Factors contributing to the crackdown on deportations and asylum requests include appointing tough judges, strict policy decisions by Attorney General Jeff Sessions and an upsurge in Central American immigrants seeking asylum, the Tennessean reported.

The Department of Justice hired Judges Matthew Kaufman and Richard Averwater in 2015 to the Memphis Court, both with higher asylum denial rates than the national average of 53 percent between fiscal years 2012 and 2017.

The Memphis Immigration Court also replaced retiring Judge Charles Pazar with Judge Vernon Miles in October 2017. Pazar had a 53-percent asylum denial rate as opposed to Miles, who had a 98-percent asylum denial rate in San Antonio between fiscal years 2012 and 2017.

Asylum requests increased as a result of Central Americans fleeing dangerous conditions from their home countries. Sessions, however, wrote in an opinion July 11, “An alien may suffer threats and violence in a foreign country for any number of reasons relating to her social, economic, family, or other personal circumstances,” but “the asylum statute does not provide redress for all misfortune.”

Sessions also issued case quotas in April, according to the Tennessean. Immigration judges must complete a minimum of 700 cases a year to maintain satisfactory performance. (RELATED: The Trump Administration Is Cracking Down On Immigration Loopholes)
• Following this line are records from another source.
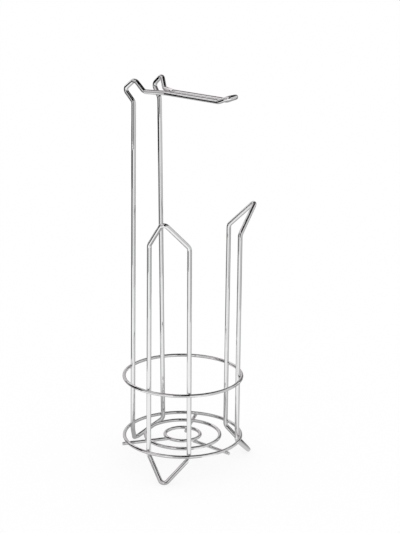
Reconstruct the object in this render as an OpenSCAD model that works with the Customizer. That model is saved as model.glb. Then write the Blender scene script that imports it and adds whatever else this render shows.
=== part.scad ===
// Free-standing wire rack for toilet rolls: three bent wire frames welded inside two rings,
// a grid of rings and spokes that the rolls stand on, and an arm that the roll in use hangs on.
// Origin: on the floor, at the axis of the rings. +Z up, +X the way the arm points.

/* [Wire] */
// Diameter of the wire of the three bent frames
frame_wire = 6; // [4:0.5:7]
// Diameter of the wire of the rings
ring_wire = 4.5; // [3:0.5:6]
// Diameter of the wire of the spokes
spoke_wire = 4.5; // [3:0.5:6]
// How far two wires sink into each other where they are welded
weld_sink = 0.4; // [0.2:0.1:0.8]

/* [Rings] */
// Outer diameter of the upper ring and of the base ring
outer_ring_d = 160.5; // [140:0.5:200]
// Outer diameter of the middle ring of the base
middle_ring_d = 104.5; // [84:0.5:120]
// Outer diameter of the inner ring of the base
inner_ring_d = 51.5; // [40:0.5:70]
// Height of the base rings above the floor, to the middle of their wire
base_height = 34.5; // [26:0.5:60]
// Height of the upper ring above the base ring
upper_ring_rise = 84.5; // [50:0.5:160]

/* [Spokes] */
// Length of a spoke past the outer face of the base ring
spoke_overhang = 3; // [1:0.5:8]
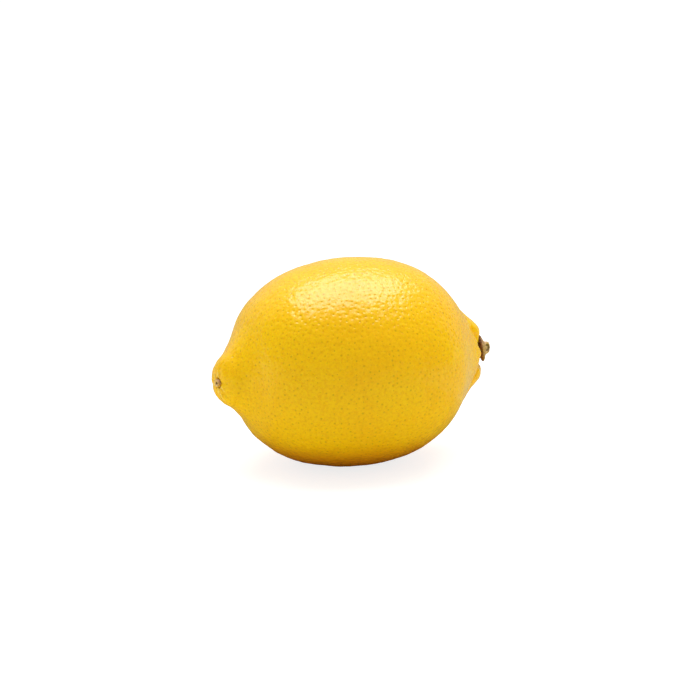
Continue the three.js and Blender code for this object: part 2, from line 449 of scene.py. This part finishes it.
# Turns of the notches round each piece, in degrees from its top.
CALYX_NOTCHES = (20, 95, 160, 238, 310)
PLUG_NOTCHES = (36, 108, 180, 252, 324)

# The calyx is pressed down on its upper side, above this height and past this distance.
CALYX_BACK_HEIGHT = 1.0 * MM
CALYX_UPPER_SIDE = 2.4 * MM
CALYX_PRESSED = 0.25 * MM
# The stub's cut slants to the front, about this height. What is above its foot turns with it.
STUB_SLANT = math.radians(32)
STUB_MIDDLE = 3.2 * MM
STUB_FOOT = 2.9 * MM


def turned(name, rings, count):
    """A closed round form on the Z axis, raised and widened ring by ring."""
    (height, radius), *others = [(along * MM, out * MM) for along, out in rings]
    bpy.ops.object.select_all(action="DESELECT")
    place = (0, 0, height)
    bpy.ops.mesh.primitive_circle_add(vertices=count, radius=radius, fill_type="NGON", location=place)
    piece = bpy.context.object
    piece.name = piece.data.name = name
    bpy.ops.object.transform_apply(location=True, rotation=True, scale=True)
    start_editing(piece)
    for along, out in others:
        bpy.ops.mesh.extrude_region_move(TRANSFORM_OT_translate={"value": (0, 0, along - height)})
        scale = out / radius
        bpy.ops.transform.resize(value=(scale, scale, 1), center_override=(0, 0, along))
        height, radius = along, out
    bpy.ops.mesh.select_all(action="SELECT")
    bpy.ops.mesh.normals_make_consistent(inside=False)
    stop_editing()
    return piece


def notched(piece, turns, span, low, high, scale):
    """Draws the rim in at each of these turns, this many degrees to both sides, between two heights."""

    def in_notch(place, normal):
        angle = math.degrees(math.atan2(place.y, place.x))
        near = any(abs((angle - turn + 180) % 360 - 180) < span for turn in turns)
        return near and low < place.z < high

    start_editing(piece, in_notch, "VERT")
    bpy.ops.transform.resize(value=(scale, scale, 1), center_override=(0, 0, 0))
    stop_editing()


def stand_on(piece, end):
    """Stands a piece made on the Z axis on an end of the fruit, its X axis to the top."""
    only(piece)
    side = end.faces.cross(end.top)
    turn = Matrix((end.top, side, end.faces)).transposed().to_4x4()
    piece.matrix_world = Matrix.Translation(end.tip) @ turn
    bpy.ops.object.transform_apply(location=True, rotation=True, scale=True)
    bpy.ops.object.shade_smooth()


def stem_button():
    """The dry neck, five-lobed calyx and cut stub that stay on the stem end."""
    piece = turned("Stem_Button", BUTTON_RINGS, count=40)
    notched(piece, CALYX_NOTCHES, span=7, low=0.9 * MM, high=2.35 * MM, scale=0.87)

    def on_upper_side(place, normal):
        return place.z > CALYX_BACK_HEIGHT and place.x > CALYX_UPPER_SIDE

    start_editing(piece, on_upper_side, "VERT")
    bpy.ops.transform.translate(value=(0, 0, -CALYX_PRESSED))
    stop_editing()
    start_editing(piece, lambda place, normal: place.z > STUB_FOOT, "VERT")
    bpy.ops.transform.rotate(value=STUB_SLANT, orient_axis="X", center_override=(0, 0, STUB_MIDDLE))
    stop_editing()
    finish_with(piece, "SUBSURF", levels=2, render_levels=2)
    finish_with_nodes(piece, dry_relief(size=0.7 * MM, rise=0.35 * MM))
    stand_on(piece, STEM)
    return piece


def style_plug():
    """The dry five-pointed base of the style, hollow in the middle."""
    piece = turned("Style_Remnant", PLUG_RINGS, count=30)
    notched(piece, PLUG_NOTCHES, span=13, low=-0.1 * MM, high=0.4 * MM, scale=0.84)
    finish_with(piece, "SUBSURF", levels=2, render_levels=2)
    finish_with_nodes(piece, dry_relief(size=0.5 * MM, rise=0.4 * MM))
    stand_on(piece, NIPPLE)
    return piece


# ---- Materials ----


def new_material(name):
    material = bpy.data.materials.new(name)
    material.use_nodes = True
    material.node_tree.nodes.clear()
    return material, Bench(material.node_tree)


def finished(bench, shader):
    bench.add("ShaderNodeOutputMaterial", {"Surface": shader.outputs[0]})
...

This increased case load makes it so judges have to go through cases quickly, which makes them rely on their implicit biases, according to Judge Dana Marks, president emeritus of the National Association of Immigration.

“The biggest way to counteract implicit bias and to be sure you’re not allowing that to creep into your decisions as a judge is to spend more time hearing the case,” Marks said to the Tennessean.